Dopo il peccato, tutta la creazione è segnata dalla violenza. San Paolo, nella lettera ai Romani, afferma infatti che la creazione intera soffre e geme fino ad oggi le doglie del parto, nell’attesa della rivelazione dei figli di Dio (Rm 8,19-22). Il male che gli esseri umani introducono nel mondo con le loro scelte sbagliate, infatti, compromette l’armonia di tutta la creazione. Anche la creazione, perciò attende la redenzione da parte di Dio. Ma questa redenzione del creato può passare soltanto attraverso l’adesione degli uomini e delle donne alla salvezza offerta da Dio. Proprio per questo è necessario ed urgente che ci adoperiamo per educare e diffondere l’insegnamento del Papa a proposito dell’ecologia integrale e della conversione ecologica, perché dalla collaborazione di ognuno di noi dipende il compimento della nuova creazione iniziata dal Padre con l’incarnazione del Figlio nel grembo vergine e fecondo di Maria.

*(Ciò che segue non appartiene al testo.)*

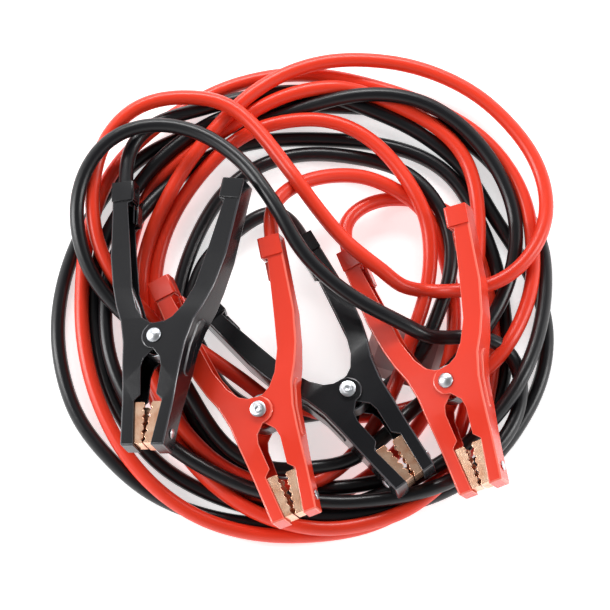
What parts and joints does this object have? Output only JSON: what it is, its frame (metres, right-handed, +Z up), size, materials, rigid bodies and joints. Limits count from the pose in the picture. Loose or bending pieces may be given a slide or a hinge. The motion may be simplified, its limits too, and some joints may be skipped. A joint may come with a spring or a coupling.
{
  "type": "car jumper cable",
  "caption": "Car jumper cable: two thick leads, one red and one black, lying in a coil, with a sprung steel clamp with copper-plated jaws on each end, and a small blank card.",
  "frame": {"origin": "on the floor under the middle of the box round the four clamps and the card", "axes": "+X to the right of the pictured set, +Y from the jaws of the clamps towards their handles, +Z up; it lies on the floor as it was pictured"},
  "size_m": [0.306, 0.306, 0.0685],
  "materials": {
    "black_paint": "gloss dip coat",
    "red_paint": "gloss dip coat",
    "copper_plate": "satin copper plating on steel",
    "zinc_plate": "zinc plated, satin",
    "spring_steel": "drawn wire, satin",
    "black_jacket": "soft plastic jacket, semi-gloss",
    "red_jacket": "soft plastic jacket, semi-gloss",
    "card_stock": "coated card, blank"
  },
  "bodies": {
    "set_on_the_floor": {"coil": "black_jacket", "black_lead_1_end": "black_jacket", "black_lead_2_end": "black_jacket", "red_lead_1_end": "red_jacket", "red_lead_2_end": "red_jacket", "black_loop": "black_jacket", "red_loop": "red_jacket", "red_chord": "red_jacket", "blank_card": "card_stock", "black_clamp_1_lead_handle": "black_paint", "black_clamp_1_lead_jaw": "copper_plate", "black_clamp_1_lead_jaw_rivet": "zinc_plate", "black_clamp_1_pivot_rivet": "zinc_plate", "black_clamp_1_spring": "spring_steel", "red_clamp_1_lead_handle": "red_paint", "red_clamp_1_lead_jaw": "copper_plate", "red_clamp_1_lead_jaw_rivet": "zinc_plate", "red_clamp_1_pivot_rivet": "zinc_plate", "red_clamp_1_spring": "spring_steel", "black_clamp_2_lead_handle": "black_paint", "black_clamp_2_lead_jaw": "copper_plate", "black_clamp_2_lead_jaw_rivet": "zinc_plate", "black_clamp_2_pivot_rivet": "zinc_plate", "black_clamp_2_spring": "spring_steel", "red_clamp_2_lead_handle": "red_paint", "red_clamp_2_lead_jaw": "copper_plate", "red_clamp_2_lead_jaw_rivet": "zinc_plate", "red_clamp_2_pivot_rivet": "zinc_plate", "red_clamp_2_spring": "spring_steel"},
    "black_clamp_1_free_half": {"black_clamp_1_free_handle": "black_paint", "black_clamp_1_free_jaw": "copper_plate", "black_clamp_1_free_jaw_rivet": "zinc_plate"},
    "red_clamp_1_free_half": {"red_clamp_1_free_handle": "red_paint", "red_clamp_1_free_jaw": "copper_plate", "red_clamp_1_free_jaw_rivet": "zinc_plate"},
    "black_clamp_2_free_half": {"black_clamp_2_free_handle": "black_paint", "black_clamp_2_free_jaw": "copper_plate", "black_clamp_2_free_jaw_rivet": "zinc_plate"},
    "red_clamp_2_free_half": {"red_clamp_2_free_handle": "red_paint", "red_clamp_2_free_jaw": "copper_plate", "red_clamp_2_free_jaw_rivet": "zinc_plate"}
  },
  "joints": [
    {"name": "black_clamp_1_opens", "type": "hinge", "parent": "set_on_the_floor", "child": "black_clamp_1_free_half", "pos_m": [-0.09055, 0.00386, 0.0482], "axis": [-0.328, 0.138, 0.9345], "range_deg": [0, 25], "stiffness_Nm_per_rad": 1.5, "springref_deg": -28.65, "deforming": ["black_clamp_1_spring"]},
    {"name": "red_clamp_1_opens", "type": "hinge", "parent": "set_on_the_floor", "child": "red_clamp_1_free_half", "pos_m": [-0.02695, -0.03964, 0.0407], "axis": [0.2881, -0.0005, -0.9576], "range_deg": [0, 25], "stiffness_Nm_per_rad": 1.5, "springref_deg": -28.65, "deforming": ["red_clamp_1_spring"]},
    {"name": "black_clamp_2_opens", "type": "hinge", "parent": "set_on_the_floor", "child": "black_clamp_2_free_half", "pos_m": [0.02545, -0.02564, 0.02767], "axis": [0.12, -0.1382, -0.9831], "range_deg": [0, 25], "stiffness_Nm_per_rad": 1.5, "springref_deg": -28.65, "deforming": ["black_clamp_2_spring"]},
    {"name": "red_clamp_2_opens", "type": "hinge", "parent": "set_on_the_floor", "child": "red_clamp_2_free_half", "pos_m": [0.08745, -0.02014, 0.0372], "axis": [-0.3312, -0.0258, 0.9432], "range_deg": [0, 25], "stiffness_Nm_per_rad": 1.5, "springref_deg": -28.65, "deforming": ["red_clamp_2_spring"]}
  ]
}
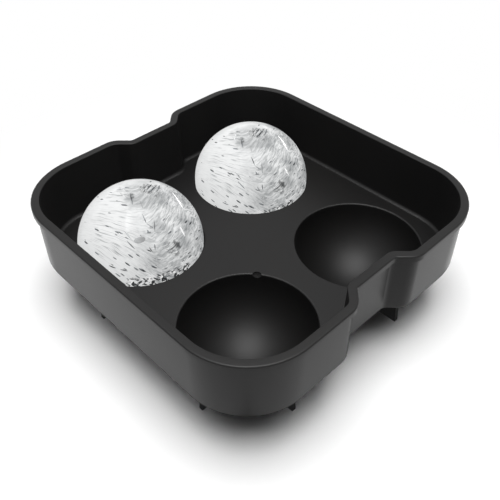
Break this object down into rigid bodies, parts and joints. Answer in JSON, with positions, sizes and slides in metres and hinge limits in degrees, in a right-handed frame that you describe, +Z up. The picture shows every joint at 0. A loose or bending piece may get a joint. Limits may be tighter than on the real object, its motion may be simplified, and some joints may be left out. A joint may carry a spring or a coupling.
{
  "type": "ice ball mould",
  "caption": "Square silicone mould tray with half-ball cavities, a raised wall with grip recesses and ribbed feet, holding ice balls.",
  "frame": {"origin": "on the ground under the middle of the tray", "axes": "+Z up, X from one grip recess to the other with the ice balls on the -X side, Y along the two sides without a recess"},
  "size_m": [0.118, 0.118, 0.0473],
  "materials": {
    "silicone": "matte",
    "ice": "clear with frozen-in cracks and bubbles"
  },
  "bodies": {
    "root": {"tray": "silicone", "ice_ball_left": "ice", "ice_ball_back": "ice"}
  },
  "joints": []
}
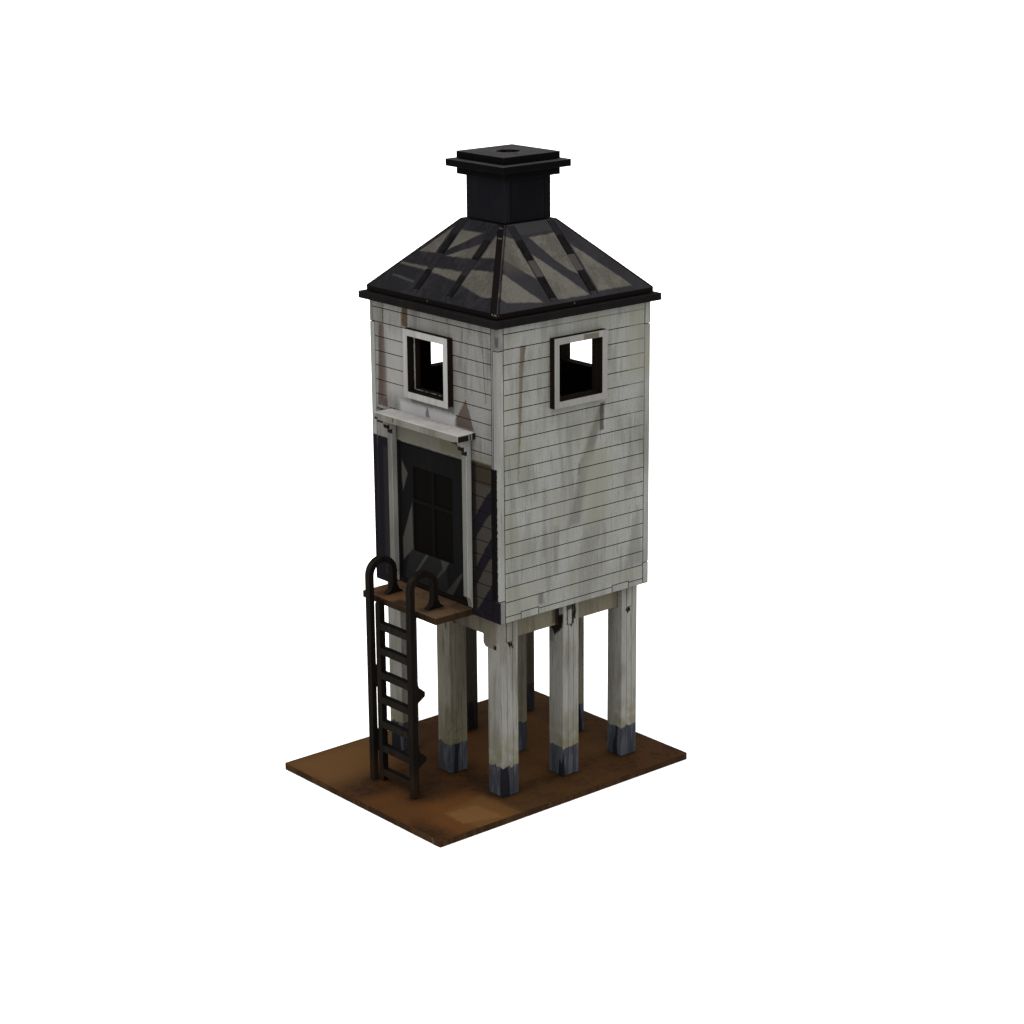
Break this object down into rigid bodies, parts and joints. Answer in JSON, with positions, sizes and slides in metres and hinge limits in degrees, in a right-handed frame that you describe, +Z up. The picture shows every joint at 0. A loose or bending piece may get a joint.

Certamente Dante, al suo tempo, non poteva immaginare la crisi climatica e la catastrofe ecologica che stiamo attraversando in questo secolo. Egli, però, conosceva il cuore dell’essere umano e il suo bisogno di essere toccato, salvato dall’amore per poter imparare ad amare senza invidia, senza egoismo, senza violenza. Per questo Dante, alla fine del lungo cammino che dal fondo della miseria umana lo ha portato alle vette della santità, si rivolge proprio a Maria: perché non è sufficiente conoscere il bene per praticarlo, abbiamo bisogno di qualcuno che cammini avanti a noi e ci indichi, passo passo la via. Abbiamo bisogno di una madre, di una sorella, di una amica, che comprenda la nostra fatica e sia capace di incoraggiarci, di consolarci e indicarci la meta. Ecco che il Padre, sapendolo, ha pensato a Maria e l’ha posta come stella fissa sul nostro orizzonte, come il punto di fuga verso il quale le linee a volte contorte delle nostre vite convergono.
Affidiamoci ancora una volta alla sua intercessione, chiediamole il dono della purezza e della fecondità in tutte le nostre relazioni, azioni e intenzioni.